▶ **WRITTEN EXERCISE**:
Return, unaltered, every line from the beginning of the material below up to and including the one with "share: The curve's".

▶ **COLLECTED DATA**:
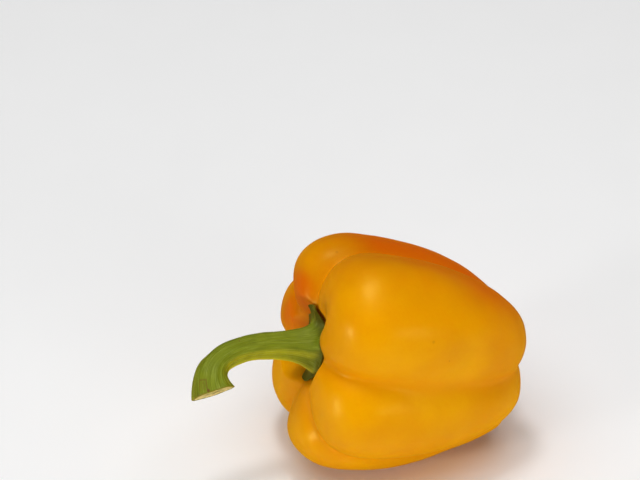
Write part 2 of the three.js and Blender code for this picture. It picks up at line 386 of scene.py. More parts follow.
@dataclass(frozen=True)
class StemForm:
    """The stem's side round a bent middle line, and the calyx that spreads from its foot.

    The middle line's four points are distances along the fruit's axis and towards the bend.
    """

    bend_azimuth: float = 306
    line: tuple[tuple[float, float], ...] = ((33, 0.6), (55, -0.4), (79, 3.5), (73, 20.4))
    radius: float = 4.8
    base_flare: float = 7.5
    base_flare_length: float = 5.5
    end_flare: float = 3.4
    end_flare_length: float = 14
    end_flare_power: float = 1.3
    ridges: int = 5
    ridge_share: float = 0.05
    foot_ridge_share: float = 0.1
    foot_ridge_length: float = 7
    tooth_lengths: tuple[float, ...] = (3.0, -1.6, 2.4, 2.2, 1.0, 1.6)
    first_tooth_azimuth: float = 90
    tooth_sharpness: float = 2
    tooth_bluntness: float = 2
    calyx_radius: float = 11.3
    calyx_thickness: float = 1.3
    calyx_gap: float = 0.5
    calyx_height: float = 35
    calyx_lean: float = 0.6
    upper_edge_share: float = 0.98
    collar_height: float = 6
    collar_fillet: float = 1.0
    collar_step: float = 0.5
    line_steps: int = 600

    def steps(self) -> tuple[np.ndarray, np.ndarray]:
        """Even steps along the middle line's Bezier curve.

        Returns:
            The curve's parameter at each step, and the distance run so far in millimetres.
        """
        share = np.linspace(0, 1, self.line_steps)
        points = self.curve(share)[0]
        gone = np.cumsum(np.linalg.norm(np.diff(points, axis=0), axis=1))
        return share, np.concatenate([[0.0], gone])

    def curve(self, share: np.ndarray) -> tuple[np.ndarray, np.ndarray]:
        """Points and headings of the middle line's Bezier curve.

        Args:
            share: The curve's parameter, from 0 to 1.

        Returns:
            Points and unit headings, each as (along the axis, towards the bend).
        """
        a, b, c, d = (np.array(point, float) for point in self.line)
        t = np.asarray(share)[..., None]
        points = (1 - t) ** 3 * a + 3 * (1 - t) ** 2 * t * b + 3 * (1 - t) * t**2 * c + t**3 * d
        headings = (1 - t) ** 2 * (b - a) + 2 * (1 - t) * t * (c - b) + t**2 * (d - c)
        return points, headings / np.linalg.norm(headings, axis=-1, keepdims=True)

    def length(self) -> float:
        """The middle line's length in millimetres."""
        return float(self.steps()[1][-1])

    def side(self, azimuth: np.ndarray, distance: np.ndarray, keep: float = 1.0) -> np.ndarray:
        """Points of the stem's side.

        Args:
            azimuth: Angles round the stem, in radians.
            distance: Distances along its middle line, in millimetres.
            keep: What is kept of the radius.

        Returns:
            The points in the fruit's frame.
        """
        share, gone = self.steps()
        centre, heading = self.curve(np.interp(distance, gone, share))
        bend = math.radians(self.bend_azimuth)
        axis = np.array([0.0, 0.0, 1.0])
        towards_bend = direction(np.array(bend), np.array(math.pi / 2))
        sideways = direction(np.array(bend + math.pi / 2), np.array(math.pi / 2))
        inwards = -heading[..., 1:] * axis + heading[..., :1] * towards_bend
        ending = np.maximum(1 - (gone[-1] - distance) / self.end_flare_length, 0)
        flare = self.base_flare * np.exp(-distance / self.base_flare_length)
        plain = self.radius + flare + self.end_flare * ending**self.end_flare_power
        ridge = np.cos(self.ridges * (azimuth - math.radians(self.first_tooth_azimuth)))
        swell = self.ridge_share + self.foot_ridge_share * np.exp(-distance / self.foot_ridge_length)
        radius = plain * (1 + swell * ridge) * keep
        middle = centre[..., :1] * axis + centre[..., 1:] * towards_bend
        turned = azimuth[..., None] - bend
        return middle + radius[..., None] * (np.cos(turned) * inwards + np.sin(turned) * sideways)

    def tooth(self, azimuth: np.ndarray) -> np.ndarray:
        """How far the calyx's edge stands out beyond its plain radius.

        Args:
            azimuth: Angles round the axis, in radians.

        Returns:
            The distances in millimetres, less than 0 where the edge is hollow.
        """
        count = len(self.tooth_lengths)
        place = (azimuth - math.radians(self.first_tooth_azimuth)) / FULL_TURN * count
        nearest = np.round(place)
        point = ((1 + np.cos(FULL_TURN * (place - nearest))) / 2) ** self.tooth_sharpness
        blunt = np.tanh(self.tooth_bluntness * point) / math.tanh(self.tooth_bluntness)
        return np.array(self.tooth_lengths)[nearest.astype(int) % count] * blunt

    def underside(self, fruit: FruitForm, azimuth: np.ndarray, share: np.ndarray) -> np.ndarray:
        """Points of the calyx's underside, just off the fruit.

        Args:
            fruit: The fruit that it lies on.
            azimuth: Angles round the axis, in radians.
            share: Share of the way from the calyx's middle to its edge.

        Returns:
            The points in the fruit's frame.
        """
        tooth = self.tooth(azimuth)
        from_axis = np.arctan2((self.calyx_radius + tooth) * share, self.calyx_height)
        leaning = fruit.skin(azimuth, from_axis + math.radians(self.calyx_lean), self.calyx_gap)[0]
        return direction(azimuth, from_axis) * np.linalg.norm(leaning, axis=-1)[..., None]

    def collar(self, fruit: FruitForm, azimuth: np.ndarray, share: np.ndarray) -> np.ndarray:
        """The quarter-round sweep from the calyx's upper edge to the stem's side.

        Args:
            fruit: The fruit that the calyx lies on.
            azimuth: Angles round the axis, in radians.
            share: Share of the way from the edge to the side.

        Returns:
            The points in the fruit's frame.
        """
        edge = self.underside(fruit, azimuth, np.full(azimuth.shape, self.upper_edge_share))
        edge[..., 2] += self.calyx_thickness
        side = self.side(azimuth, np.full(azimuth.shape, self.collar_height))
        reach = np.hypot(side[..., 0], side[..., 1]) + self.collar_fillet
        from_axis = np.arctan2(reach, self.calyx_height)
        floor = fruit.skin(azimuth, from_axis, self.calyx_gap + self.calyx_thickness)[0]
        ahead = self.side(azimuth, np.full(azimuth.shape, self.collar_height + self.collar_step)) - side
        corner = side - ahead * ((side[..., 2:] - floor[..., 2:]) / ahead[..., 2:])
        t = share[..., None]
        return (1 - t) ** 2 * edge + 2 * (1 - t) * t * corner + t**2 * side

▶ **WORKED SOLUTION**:
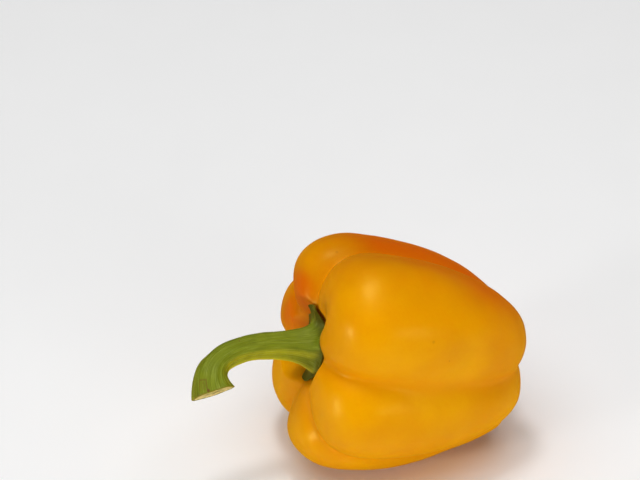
Write part 2 of the three.js and Blender code for this picture. It picks up at line 386 of scene.py. More parts follow.
@dataclass(frozen=True)
class StemForm:
    """The stem's side round a bent middle line, and the calyx that spreads from its foot.

    The middle line's four points are distances along the fruit's axis and towards the bend.
    """

    bend_azimuth: float = 306
    line: tuple[tuple[float, float], ...] = ((33, 0.6), (55, -0.4), (79, 3.5), (73, 20.4))
    radius: float = 4.8
    base_flare: float = 7.5
    base_flare_length: float = 5.5
    end_flare: float = 3.4
    end_flare_length: float = 14
    end_flare_power: float = 1.3
    ridges: int = 5
    ridge_share: float = 0.05
    foot_ridge_share: float = 0.1
    foot_ridge_length: float = 7
    tooth_lengths: tuple[float, ...] = (3.0, -1.6, 2.4, 2.2, 1.0, 1.6)
    first_tooth_azimuth: float = 90
    tooth_sharpness: float = 2
    tooth_bluntness: float = 2
    calyx_radius: float = 11.3
    calyx_thickness: float = 1.3
    calyx_gap: float = 0.5
    calyx_height: float = 35
    calyx_lean: float = 0.6
    upper_edge_share: float = 0.98
    collar_height: float = 6
    collar_fillet: float = 1.0
    collar_step: float = 0.5
    line_steps: int = 600

    def steps(self) -> tuple[np.ndarray, np.ndarray]:
        """Even steps along the middle line's Bezier curve.

        Returns:
            The curve's parameter at each step, and the distance run so far in millimetres.
        """
        share = np.linspace(0, 1, self.line_steps)
        points = self.curve(share)[0]
        gone = np.cumsum(np.linalg.norm(np.diff(points, axis=0), axis=1))
        return share, np.concatenate([[0.0], gone])

    def curve(self, share: np.ndarray) -> tuple[np.ndarray, np.ndarray]:
        """Points and headings of the middle line's Bezier curve.

        Args:
            share: The curve's parameter, from 0 to 1.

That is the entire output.